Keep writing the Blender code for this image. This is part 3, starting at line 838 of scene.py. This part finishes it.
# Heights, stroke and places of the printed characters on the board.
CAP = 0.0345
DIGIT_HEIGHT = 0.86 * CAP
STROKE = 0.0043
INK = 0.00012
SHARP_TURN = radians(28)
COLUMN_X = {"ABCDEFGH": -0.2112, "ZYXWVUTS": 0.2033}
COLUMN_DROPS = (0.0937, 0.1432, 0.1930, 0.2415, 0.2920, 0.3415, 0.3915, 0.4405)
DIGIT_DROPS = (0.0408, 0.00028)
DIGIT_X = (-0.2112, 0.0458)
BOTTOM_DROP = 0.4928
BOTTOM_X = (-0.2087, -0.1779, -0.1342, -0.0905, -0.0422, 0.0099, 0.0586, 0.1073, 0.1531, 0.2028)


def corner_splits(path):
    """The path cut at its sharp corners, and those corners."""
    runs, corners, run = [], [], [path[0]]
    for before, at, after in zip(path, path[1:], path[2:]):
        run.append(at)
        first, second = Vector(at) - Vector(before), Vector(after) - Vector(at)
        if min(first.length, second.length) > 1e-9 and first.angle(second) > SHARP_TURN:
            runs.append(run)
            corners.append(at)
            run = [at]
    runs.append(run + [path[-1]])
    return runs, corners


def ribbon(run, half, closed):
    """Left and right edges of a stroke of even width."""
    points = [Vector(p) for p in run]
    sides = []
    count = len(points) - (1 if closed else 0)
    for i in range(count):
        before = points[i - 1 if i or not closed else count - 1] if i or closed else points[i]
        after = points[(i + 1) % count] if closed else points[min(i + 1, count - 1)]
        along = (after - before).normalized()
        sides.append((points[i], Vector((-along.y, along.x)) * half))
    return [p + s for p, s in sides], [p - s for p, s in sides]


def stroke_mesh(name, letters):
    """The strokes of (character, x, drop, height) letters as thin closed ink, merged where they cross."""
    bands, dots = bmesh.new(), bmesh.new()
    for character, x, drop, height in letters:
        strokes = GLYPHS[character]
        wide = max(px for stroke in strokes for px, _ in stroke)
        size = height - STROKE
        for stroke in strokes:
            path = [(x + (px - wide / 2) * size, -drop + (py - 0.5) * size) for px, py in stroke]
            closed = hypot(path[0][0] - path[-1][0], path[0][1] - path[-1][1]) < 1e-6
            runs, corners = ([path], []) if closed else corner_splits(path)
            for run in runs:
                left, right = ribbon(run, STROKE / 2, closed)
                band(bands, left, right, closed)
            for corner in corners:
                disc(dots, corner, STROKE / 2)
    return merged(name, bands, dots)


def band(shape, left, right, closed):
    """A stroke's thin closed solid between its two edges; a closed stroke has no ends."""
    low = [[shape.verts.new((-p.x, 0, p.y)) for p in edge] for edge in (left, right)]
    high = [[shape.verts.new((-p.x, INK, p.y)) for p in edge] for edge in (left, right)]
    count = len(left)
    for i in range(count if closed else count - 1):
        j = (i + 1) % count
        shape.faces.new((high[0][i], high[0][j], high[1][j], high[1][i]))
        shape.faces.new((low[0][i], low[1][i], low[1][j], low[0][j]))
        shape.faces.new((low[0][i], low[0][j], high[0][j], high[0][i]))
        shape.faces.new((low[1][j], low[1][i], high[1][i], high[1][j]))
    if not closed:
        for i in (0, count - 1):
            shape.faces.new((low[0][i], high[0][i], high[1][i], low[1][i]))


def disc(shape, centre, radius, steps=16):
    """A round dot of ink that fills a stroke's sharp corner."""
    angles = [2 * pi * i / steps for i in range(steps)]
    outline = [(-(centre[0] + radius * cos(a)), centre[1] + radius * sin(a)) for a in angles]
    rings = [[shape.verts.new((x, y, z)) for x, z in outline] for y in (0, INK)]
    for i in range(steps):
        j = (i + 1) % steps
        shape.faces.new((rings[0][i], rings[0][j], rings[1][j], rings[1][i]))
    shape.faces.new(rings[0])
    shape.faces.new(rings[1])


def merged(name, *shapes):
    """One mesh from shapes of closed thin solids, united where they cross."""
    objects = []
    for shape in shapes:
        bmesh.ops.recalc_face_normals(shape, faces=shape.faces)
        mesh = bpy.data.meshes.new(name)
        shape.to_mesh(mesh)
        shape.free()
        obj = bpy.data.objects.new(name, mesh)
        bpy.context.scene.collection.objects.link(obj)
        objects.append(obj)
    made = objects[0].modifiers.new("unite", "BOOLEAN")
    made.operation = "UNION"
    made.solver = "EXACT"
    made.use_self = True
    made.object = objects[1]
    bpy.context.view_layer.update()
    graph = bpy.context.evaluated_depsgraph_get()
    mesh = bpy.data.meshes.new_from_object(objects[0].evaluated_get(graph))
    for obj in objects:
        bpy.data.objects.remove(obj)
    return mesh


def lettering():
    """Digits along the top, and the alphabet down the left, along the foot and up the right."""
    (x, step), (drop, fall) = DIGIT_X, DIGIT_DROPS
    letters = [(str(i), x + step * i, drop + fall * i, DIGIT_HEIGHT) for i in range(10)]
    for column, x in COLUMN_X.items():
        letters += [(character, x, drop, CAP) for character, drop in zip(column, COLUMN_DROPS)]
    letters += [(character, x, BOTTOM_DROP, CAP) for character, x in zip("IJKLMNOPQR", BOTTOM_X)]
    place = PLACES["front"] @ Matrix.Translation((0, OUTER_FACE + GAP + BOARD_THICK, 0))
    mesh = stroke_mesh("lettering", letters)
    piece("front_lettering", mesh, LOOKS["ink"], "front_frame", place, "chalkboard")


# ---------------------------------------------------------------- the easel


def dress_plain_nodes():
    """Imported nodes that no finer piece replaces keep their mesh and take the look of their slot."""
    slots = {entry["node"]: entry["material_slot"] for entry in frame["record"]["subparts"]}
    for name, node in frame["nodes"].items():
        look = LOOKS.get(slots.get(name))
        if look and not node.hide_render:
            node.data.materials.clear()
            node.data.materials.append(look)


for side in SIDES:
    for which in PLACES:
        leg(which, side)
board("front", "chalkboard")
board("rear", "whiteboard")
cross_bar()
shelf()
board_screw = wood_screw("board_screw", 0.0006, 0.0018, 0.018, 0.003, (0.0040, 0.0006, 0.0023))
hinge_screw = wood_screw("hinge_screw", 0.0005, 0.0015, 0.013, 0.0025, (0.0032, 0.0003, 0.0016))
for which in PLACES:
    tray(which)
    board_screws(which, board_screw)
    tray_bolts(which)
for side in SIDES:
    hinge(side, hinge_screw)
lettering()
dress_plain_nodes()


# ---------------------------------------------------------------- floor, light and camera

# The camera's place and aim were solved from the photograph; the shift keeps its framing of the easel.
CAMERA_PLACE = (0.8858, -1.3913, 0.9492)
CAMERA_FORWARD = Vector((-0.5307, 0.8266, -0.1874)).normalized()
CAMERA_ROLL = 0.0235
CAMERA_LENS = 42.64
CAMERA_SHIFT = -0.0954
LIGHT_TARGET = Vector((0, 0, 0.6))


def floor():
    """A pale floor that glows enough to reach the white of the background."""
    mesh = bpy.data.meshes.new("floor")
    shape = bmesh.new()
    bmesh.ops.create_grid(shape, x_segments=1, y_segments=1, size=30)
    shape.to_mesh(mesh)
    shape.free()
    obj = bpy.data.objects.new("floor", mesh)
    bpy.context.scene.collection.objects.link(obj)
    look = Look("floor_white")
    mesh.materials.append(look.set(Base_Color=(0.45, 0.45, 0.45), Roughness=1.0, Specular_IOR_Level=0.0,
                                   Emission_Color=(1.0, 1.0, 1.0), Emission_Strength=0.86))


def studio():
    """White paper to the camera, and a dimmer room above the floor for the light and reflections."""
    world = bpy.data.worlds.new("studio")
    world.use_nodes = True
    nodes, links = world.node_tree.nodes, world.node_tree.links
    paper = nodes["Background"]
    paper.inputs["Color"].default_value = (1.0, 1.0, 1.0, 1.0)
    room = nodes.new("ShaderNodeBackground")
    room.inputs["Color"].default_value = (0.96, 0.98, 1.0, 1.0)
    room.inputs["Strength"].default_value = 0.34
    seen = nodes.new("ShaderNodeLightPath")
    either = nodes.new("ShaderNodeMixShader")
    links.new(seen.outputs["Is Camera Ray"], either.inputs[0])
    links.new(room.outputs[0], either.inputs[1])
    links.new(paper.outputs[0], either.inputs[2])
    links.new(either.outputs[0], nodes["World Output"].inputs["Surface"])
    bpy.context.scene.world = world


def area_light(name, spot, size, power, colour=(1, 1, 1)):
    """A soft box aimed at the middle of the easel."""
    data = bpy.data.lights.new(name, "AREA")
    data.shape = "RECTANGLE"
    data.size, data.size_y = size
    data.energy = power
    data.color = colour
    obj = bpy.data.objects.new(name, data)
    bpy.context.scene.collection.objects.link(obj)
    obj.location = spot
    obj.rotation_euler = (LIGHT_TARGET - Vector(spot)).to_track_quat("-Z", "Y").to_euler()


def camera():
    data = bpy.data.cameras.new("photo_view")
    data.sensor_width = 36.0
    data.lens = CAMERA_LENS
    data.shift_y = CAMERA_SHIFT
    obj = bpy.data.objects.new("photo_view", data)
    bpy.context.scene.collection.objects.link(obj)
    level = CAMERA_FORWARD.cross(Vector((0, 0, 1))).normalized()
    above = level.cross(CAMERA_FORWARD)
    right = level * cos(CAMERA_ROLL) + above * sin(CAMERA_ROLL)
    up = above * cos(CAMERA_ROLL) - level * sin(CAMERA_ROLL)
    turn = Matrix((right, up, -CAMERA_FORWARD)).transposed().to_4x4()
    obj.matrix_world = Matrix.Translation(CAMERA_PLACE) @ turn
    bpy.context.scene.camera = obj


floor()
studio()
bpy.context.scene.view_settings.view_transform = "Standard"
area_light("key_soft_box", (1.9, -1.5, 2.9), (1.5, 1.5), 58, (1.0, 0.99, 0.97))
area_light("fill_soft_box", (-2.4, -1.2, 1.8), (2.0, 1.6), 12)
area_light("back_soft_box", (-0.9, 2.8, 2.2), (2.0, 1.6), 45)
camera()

◇ ◇ ◇ ◇

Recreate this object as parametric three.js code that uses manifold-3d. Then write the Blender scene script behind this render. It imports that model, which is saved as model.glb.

◇ ◇ ◇ ◇

- _WHAT IS EXPECTED_:
Take exactly the lines from the one containing "Keep writing the" through the one containing "return runs, corners" in the data above, and output them with nothing added.

- _TASK OUTPUT_:
Keep writing the Blender code for this image. This is part 3, starting at line 838 of scene.py. This part finishes it.
# Heights, stroke and places of the printed characters on the board.
CAP = 0.0345
DIGIT_HEIGHT = 0.86 * CAP
STROKE = 0.0043
INK = 0.00012
SHARP_TURN = radians(28)
COLUMN_X = {"ABCDEFGH": -0.2112, "ZYXWVUTS": 0.2033}
COLUMN_DROPS = (0.0937, 0.1432, 0.1930, 0.2415, 0.2920, 0.3415, 0.3915, 0.4405)
DIGIT_DROPS = (0.0408, 0.00028)
DIGIT_X = (-0.2112, 0.0458)
BOTTOM_DROP = 0.4928
BOTTOM_X = (-0.2087, -0.1779, -0.1342, -0.0905, -0.0422, 0.0099, 0.0586, 0.1073, 0.1531, 0.2028)


def corner_splits(path):
    """The path cut at its sharp corners, and those corners."""
    runs, corners, run = [], [], [path[0]]
    for before, at, after in zip(path, path[1:], path[2:]):
        run.append(at)
        first, second = Vector(at) - Vector(before), Vector(after) - Vector(at)
        if min(first.length, second.length) > 1e-9 and first.angle(second) > SHARP_TURN:
            runs.append(run)
            corners.append(at)
            run = [at]
    runs.append(run + [path[-1]])
    return runs, corners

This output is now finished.